[Exercise instructions] Copy, without any alteration, the lines from the one that includes "before = set(bpy.data.objects)" up to and including the one that includes "obj.data.transform(world)".

[Given material]

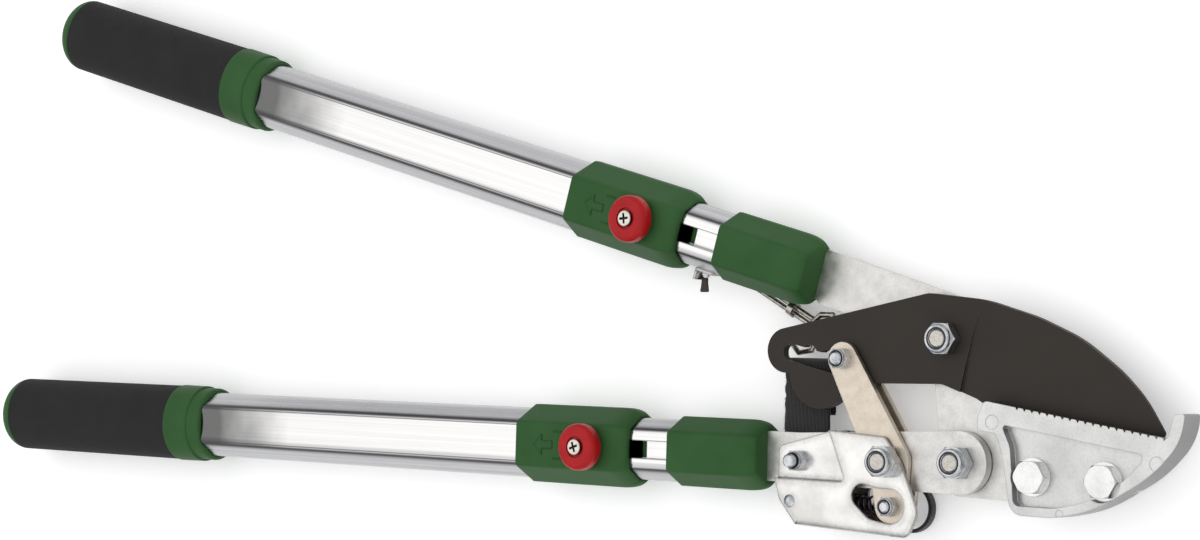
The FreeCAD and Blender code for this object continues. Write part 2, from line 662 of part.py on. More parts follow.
def lock_knob():
    """Round pull knob with a dished top and a rounded rim."""
    diameter, low, high = KNOB
    knob = disc((KNOB_S, 0), diameter / 2, low, high)
    rims = [edge for edge in knob.Edges if edge.Closed and edge.CenterOfMass.z > high - 1e-6]
    knob = knob.makeFillet(2.4, rims)
    base = [edge for edge in knob.Edges if edge.Closed and edge.CenterOfMass.z < low + 1e-6]
    knob = knob.makeFillet(0.8, base)
    knob = knob.cut(disc((KNOB_S, 0), 4.9, high - 0.9, high + 1))
    return knob.cut(disc((KNOB_S, 0), 1.75 + FIT, low - 1, high))


def knob_screw():
    """Pan head screw with a cross recess."""
    seat = KNOB[2] - 0.9
    head = disc((KNOB_S, 0), 3.65, seat, seat + 2.0)
    rim = [edge for edge in head.Edges if edge.Closed and edge.CenterOfMass.z > seat + 1.9]
    head = head.makeFillet(0.7, rim)
    screw = head.fuse(disc((KNOB_S, 0), 1.7, KNOB[1] - 3.6, seat))
    for turn in (20, 110):
        blade_of_driver = Part.makeBox(4.8, 1.1, 2, V(-2.4, -0.55, 0))
        blade_of_driver.rotate(V(0, 0, 0), UP, turn)
        blade_of_driver.translate(V(KNOB_S, 0, seat + 0.6))
        screw = screw.cut(blade_of_driver)
    return screw


PIN_NOSE = INNER_TUBE[1] / 2 - CHANNEL[1] + 0.5


def lock_pin():
    """Steel pin under the knob; its collar holds the spring down."""
    pin = disc((KNOB_S, 0), 2.6, PIN_NOSE, KNOB[1] - 0.05)
    nose = [edge for edge in pin.Edges if edge.Closed and edge.CenterOfMass.z < PIN_NOSE + 1e-6]
    pin = pin.makeChamfer(0.5, nose)
    pin = pin.fuse(disc((KNOB_S, 0), 3.5, PIN_NOSE + 1.0, PIN_NOSE + 1.9))
    return pin.cut(disc((KNOB_S, 0), 1.75, KNOB[1] - 4.0, KNOB[1]))


def lock_spring():
    low = PIN_NOSE + 2.35
    high = HOUSING[1] / 2 - 1.45
    return coil(3.2, 0.8, high - low, 3, V(KNOB_S, 0, low), UP)


def grip():
    """Foam sleeve over the outer tube."""
    sleeve = Part.makeLoft([ellipse_section(s, *GRIP) for s in (CAP_S, COLLAR_S[0] - 0.05)], True, True)
    return sleeve.cut(tube_solid(OUTER_TUBE, -FIT, (CAP_S - 1, COLLAR_S[0] + 1)))


def end_cap():
    """Domed plastic end of the grip, with a plug that fills the end of the tube."""
    sections = []
    for i in range(7):
        angle = math.radians(84 * i / 6)
        scale = math.cos(angle)
        sections.append(ellipse_section(CAP_S - 0.05 - CAP_DEPTH * math.sin(angle),
                                        GRIP[0] * scale, GRIP[1] * scale))
    plug = tube_solid(OUTER_TUBE, OUTER_TUBE[5] + FIT, (CAP_S - 0.1, CAP_S + 12))
    return Part.makeLoft(sections, True, False).fuse(plug)


def rim_at(solid, s):
    """The closed edges of a solid that lie across X at s."""
    return [edge for edge in solid.Edges if edge.Closed and abs(edge.CenterOfMass.x - s) < 1e-6]


def grip_collar():
    """Plastic ring at the front of the grip: a barrel, and a neck rounded down to the tube."""
    start, end = COLLAR_S
    shoulder = start + 17
    barrel = Part.makeLoft([ellipse_section(start, GRIP[0] + 0.8, GRIP[1]),
                            ellipse_section(shoulder, GRIP[0] + 0.4, GRIP[1] - 0.2)], True, True)
    barrel = barrel.makeFillet(0.6, rim_at(barrel, shoulder))
    neck = Part.makeLoft([ellipse_section(s, GRIP[0] - 1.4, GRIP[1] - 1.4) for s in (shoulder - 4, end)],
                         True, True)
    neck = neck.makeFillet(2.0, rim_at(neck, end))
    return barrel.fuse(neck).cut(tube_solid(OUTER_TUBE, -FIT, spread(COLLAR_S, 5)))


def placed(shape, handle):
    x, y, turn = handle
    moved = shape.copy()
    moved.rotate(V(0, 0, 0), UP, turn)
    moved.translate(V(x, y, 0))
    return moved


# ---------------------------------------------------------------- upper handle's catch bracket

UNDER = -INNER_TUBE[0] / 2 - 0.1          # just under the upper handle's inner tube


def catch_bracket():
    """Small bent bracket under the inner tube, with a tongue behind the closing rod."""
    foot = Part.makeBox(10, 1.4, 17, V(CATCH_S - 5, UNDER - 1.4, -15.9))
    tongue = Part.makeBox(10, 7.0, 1.3, V(CATCH_S - 5, UNDER - 1.4, -15.9))
    ear = Part.makeBox(1.4, 4.0, 5, V(CATCH_S - 5, UNDER - 5.4, -3.6))
    return foot.fuse([tongue, ear])


def catch_rivet():
    rivet = Part.makeCylinder(2.1, 1.2, V(CATCH_S, UNDER - 1.45, -1.4), V(0, -1, 0))
    return rivet.fuse(Part.makeCylinder(1.4, 0.8, V(CATCH_S, UNDER - 2.6, -1.4), V(0, -1, 0)))


def catch_tab():
    """Dark flexible tab hanging from the bracket, square to the lower handle."""
    return Part.makeBox(4.5, 8.2, 1.6, V(55.2, 72.4, -5.4))


def jaw_parts():
    """Blade, anvil and the upper arm's plate, with the pivots and bolts that hold them."""
    arm = upper_arm_plate()
    back = UPPER_ARM_Z[0]
    parts = {"upper_arm_plate": arm, "anvil": anvil(arm), "blade": blade()}
    parts["anvil_bolts"] = Part.makeCompound([
        bolt(c, M8, POCKET_FLOOR + 0.05, REST, flange=8.0) for c in ANVIL_BOLTS])
    parts["anvil_nuts"] = Part.makeCompound([
        hexagon(c, M8[1], back - 7.6, back - 1.15).cut(disc(c, M8[0] / 2 + FIT, -30, 0))
        for c in ANVIL_BOLTS])
    parts["anvil_washers"] = Part.makeCompound([
        disc(c, 8.2, back - 1.1, back - FIT).cut(disc(c, M8[0] / 2 + FIT, -30, 0)) for c in ANVIL_BOLTS])
    for name, centre, face in (("jaw_pivot", JAW, BLADE_Z[1]), ("arm_pivot", ARM, LOWER_ARM_Z[1])):
        seat = face + GAP
        parts[name + "_bolt"] = bolt(centre, M8, back - FIT, seat + M8[3] - 0.4)
        parts[name + "_nut"] = lock_nut(centre, M8, seat)
    return parts


def cover_parts():
    """The lower arm's plate between its two covers, and what is bolted or riveted through them."""
    outer = COVER_HIGH + COVER_SHEET
    seat = FRONT_COVER_LOW + COVER_SHEET
    return {
        "lower_arm_plate": lower_arm_plate(),
        "front_cover": cover(FRONT_COVER_LOW),
        "rear_cover": rear_cover(),
        "link_pivot_bolt": bolt(LINK, M8, -outer - FIT, outer + M8[3] - 0.4),
        "link_pivot_nut": lock_nut(LINK, M8, outer + FIT),
        "cover_bolt": bolt(COVER_BOLT, M6, -STRAP_Z - STRAP[1] - 0.15, seat + M6[3] + 3.2),
        "cover_nut": lock_nut(COVER_BOLT, M6, seat + FIT),
        "spring_rivet": spring_rivet(),
        "pawl_spring": pawl_spring()}


def link_parts():
    """The link pair with the pins at both of its ends."""
    spacer = disc(TAIL, 3.1, REAR_LINK_Z[1] + FIT, FRONT_LINK_Z[0] - FIT)
    return {
        "front_link": link_plate(FRONT_LINK_Z),
        "rear_link": link_plate(REAR_LINK_Z),
        "link_pin": link_pin(),
        "link_pin_nut": lock_nut(PIN, M6, FRONT_LINK_Z[1] + FIT),
        "tail_bolt": bolt(TAIL, M5, REAR_LINK_Z[0] - FIT, FRONT_LINK_Z[1] + M5[3] + 0.6),
        "tail_nut": lock_nut(TAIL, M5, FRONT_LINK_Z[1] + FIT),
        "tail_spacer": spacer.cut(disc(TAIL, M5[0] / 2 + FIT, -9, 9))}


def strap_parts():
    """The strap, its rings and wires, and the catch under the upper handle."""
    return {
        "strap": strap(),
        "strap_ring": strap_ring(),
        "strap_loop": strap_loop(),
        "closing_rod": closing_rod(),
        "catch_bracket": placed(catch_bracket(), UPPER_HANDLE),
        "catch_rivet": placed(catch_rivet(), UPPER_HANDLE),
        "catch_tab": catch_tab()}


def handle_parts():
    """Both handles: the same pieces twice, but each ferrule is slotted for its own arm."""
    pieces = {
        "inner_tube": inner_tube(), "outer_tube": outer_tube(), "lock_housing": lock_housing(),
        "lock_knob": lock_knob(), "knob_screw": knob_screw(), "lock_pin": lock_pin(),
        "lock_spring": lock_spring(), "grip": grip(), "end_cap": end_cap(), "grip_collar": grip_collar()}
    parts = {}
    for side, handle, levels in (("lower", LOWER_HANDLE, LOWER_ARM_Z), ("upper", UPPER_HANDLE, UPPER_ARM_Z)):
        parts[side + "_ferrule"] = placed(ferrule(levels, TANG_HALF[side]), handle)
        for name, shape in pieces.items():
            parts[side + "_" + name] = placed(shape, handle)
    return parts


def build():
    return {**jaw_parts(), **cover_parts(), **link_parts(), **strap_parts(), **handle_parts()}


def main():
    os.makedirs("parts", exist_ok=True)
    parts = build()
    box = FreeCAD.BoundBox()
    for shape in parts.values():
        box.add(shape.optimalBoundingBox(False, False))
    to_origin = V(-box.Center.x, -box.Center.y, -box.ZMin)
    print("moved by", to_origin, "size", box.XLength, box.YLength, box.ZLength)
    for name, shape in parts.items():
        moved = shape.copy()
        moved.translate(to_origin)
        moved.exportStep(os.path.join("parts", name + ".step"))
        if not moved.isValid():
            print("not valid:", name)
        print(name, len(moved.Solids), round(moved.Volume))


main()
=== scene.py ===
import json
import math
import random

import bmesh
import bpy
from mathutils import Matrix, Vector


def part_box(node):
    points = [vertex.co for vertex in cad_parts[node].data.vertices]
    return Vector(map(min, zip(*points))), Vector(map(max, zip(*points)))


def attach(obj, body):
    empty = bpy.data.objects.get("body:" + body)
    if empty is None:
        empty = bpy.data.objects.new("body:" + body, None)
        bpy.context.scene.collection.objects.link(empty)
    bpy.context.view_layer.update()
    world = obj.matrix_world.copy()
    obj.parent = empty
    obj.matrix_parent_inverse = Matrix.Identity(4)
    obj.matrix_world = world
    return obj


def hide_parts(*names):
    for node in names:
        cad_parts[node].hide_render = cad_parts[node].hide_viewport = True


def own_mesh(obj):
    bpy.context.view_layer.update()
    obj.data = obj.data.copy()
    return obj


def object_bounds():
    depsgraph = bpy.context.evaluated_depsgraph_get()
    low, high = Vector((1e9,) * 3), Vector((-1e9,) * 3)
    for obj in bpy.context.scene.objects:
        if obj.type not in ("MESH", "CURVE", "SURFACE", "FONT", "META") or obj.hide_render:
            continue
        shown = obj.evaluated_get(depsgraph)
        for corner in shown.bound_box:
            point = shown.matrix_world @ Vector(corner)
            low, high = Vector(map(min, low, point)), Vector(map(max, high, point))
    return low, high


# Looks of a pair of telescopic ratchet loppers lying on a pale floor. Metres throughout.

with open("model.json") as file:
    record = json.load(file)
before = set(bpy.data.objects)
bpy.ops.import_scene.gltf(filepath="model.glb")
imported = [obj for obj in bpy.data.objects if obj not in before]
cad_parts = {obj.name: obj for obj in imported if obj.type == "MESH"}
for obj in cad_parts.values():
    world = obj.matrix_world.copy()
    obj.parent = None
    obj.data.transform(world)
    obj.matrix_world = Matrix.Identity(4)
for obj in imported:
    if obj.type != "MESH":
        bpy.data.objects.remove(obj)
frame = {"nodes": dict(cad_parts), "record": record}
cad_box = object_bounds()
record = frame["record"]
nodes = frame["nodes"]
bodies = record["behaviour"]["bodies"]
joints = {joint["name"]: joint for joint in record["behaviour"]["joints"]}

MM = 0.001


def centre(node):
    """Middle of a node's box."""
    low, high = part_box(node)
    return (Vector(low) + Vector(high)) / 2


def body_of(node):
    """Name of the body that a node moves with."""
    return next(name for name, members in bodies.items() if node in members)


# Both handles have axes of their own: s towards the jaw from the lock knob, n to the left of it.
MIDDLE = centre("lower_outer_tube").z
TURN = {"lower": 0.0, "upper": 0.0}
SEAT = {}
for side in TURN:
    out = joints[side + "_telescope"]["axis"]
    TURN[side] = math.atan2(-out[1], -out[0])
    knob = centre(side + "_lock_knob")
    SEAT[side] = Vector((knob.x, knob.y, MIDDLE))


def on_handle(side, s, n, height):
    """A point of a handle: s ahead of its lock knob, n to the left, height above the axis, in mm."""
    turn = TURN[side]
    ahead = Vector((math.cos(turn), math.sin(turn), 0))
    left = Vector((-math.sin(turn), math.cos(turn), 0))
    return SEAT[side] + (ahead * s + left * n + Vector((0, 0, height))) * MM


# ---------------------------------------------------------------- materials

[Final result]
before = set(bpy.data.objects)
bpy.ops.import_scene.gltf(filepath="model.glb")
imported = [obj for obj in bpy.data.objects if obj not in before]
cad_parts = {obj.name: obj for obj in imported if obj.type == "MESH"}
for obj in cad_parts.values():
    world = obj.matrix_world.copy()
    obj.parent = None
    obj.data.transform(world)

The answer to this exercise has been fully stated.